Can weathering steel (e.g. ASTM A588, A709 Weathering, COR-TEN) be galvanized?

Weathering steel can be galvanized successfully and is considered for applications such as bridges, transmission towers, lamp standards, and pole-line hardware. While it may seem redundant to combine two corrosion protection systems, the reality is weathering steel is typically galvanized for other reasons:

  • General availability and cost from a steel supply center
  • Individual components for fabrication were only available to be sourced from weathering steel
  • An engineer specified ASTM A709 Grade 70W for design purposes only and not necessarily for the primary method of corrosion protection

There are a few attributes of weathering steel to be considered when planning to hot-dip galvanize. Some of these considerations are relevant to specifiers while others are more relevant to the galvanizer who will process the material.

Bridge  Railings

Is the coating produced on this steel going to be similar to the coating produced on traditionally galvanized steel?

Weathering steels generally exhibit noticeably heavier and darker galvanized coatings than traditionally galvanized steels.
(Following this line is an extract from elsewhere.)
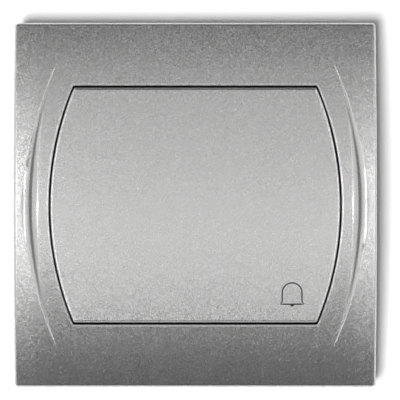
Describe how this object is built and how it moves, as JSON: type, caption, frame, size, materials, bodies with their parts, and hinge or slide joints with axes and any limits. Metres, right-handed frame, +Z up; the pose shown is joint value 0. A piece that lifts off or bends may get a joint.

This is mainly due to higher levels of silicon found in weathering steels (up to 0.40% allowed, but 0.27% to 0.35% common) when compared to a non-weathering (traditionally galvanized) equivalent. Because the steel chemistry of weathering steel is considered reactive and typically beyond the recommended levels for galvanizing as described in ASTM A385, weathering steel fabrications can occasionally develop excessive coating thickness. Although sometimes a thicker coating can be desired to achieve greater longevity, other times excessive coating thickness potentially results in issues with part fit-up or flaking of the coating during shipping and installation. The initial appearance of the galvanized coating on weathering steel can also differ from a typical galvanized coating. A matte gray coating with little or no spangle should be expected when galvanizing weathering steel. Where aesthetics are a primary concern, variations in initial coating appearance among weathering steels and other steels will become uniform and soft gray in color as the coatings weather naturally with time. For more information on natural weathering and the role of steel reactivity on initial appearance, see AGA Publication, HDG Coating Appearance.

Despite these minor differences, other properties of the galvanized coating remain the same. A given thickness of galvanized coating provides protection for the same period of time on weathering steel as it would on traditionally galvanized steel. The same sacrificial protection from scratches benefits both grades of steel.

One more thing to consider when galvanizing weathering steel is that extended pickling times are often required. Weathering steel is regularly and successfully galvanized by plants that employ sulfuric acid or hydrochloric acid. However, pickling times can be longer when using sulfuric acid over hydrochloric because sulfuric acid has a different pickling mechanism – it has a hard time getting underneath the oxides/scales that form on weathering steel, whereas hydrochloric acid cleans from the outside.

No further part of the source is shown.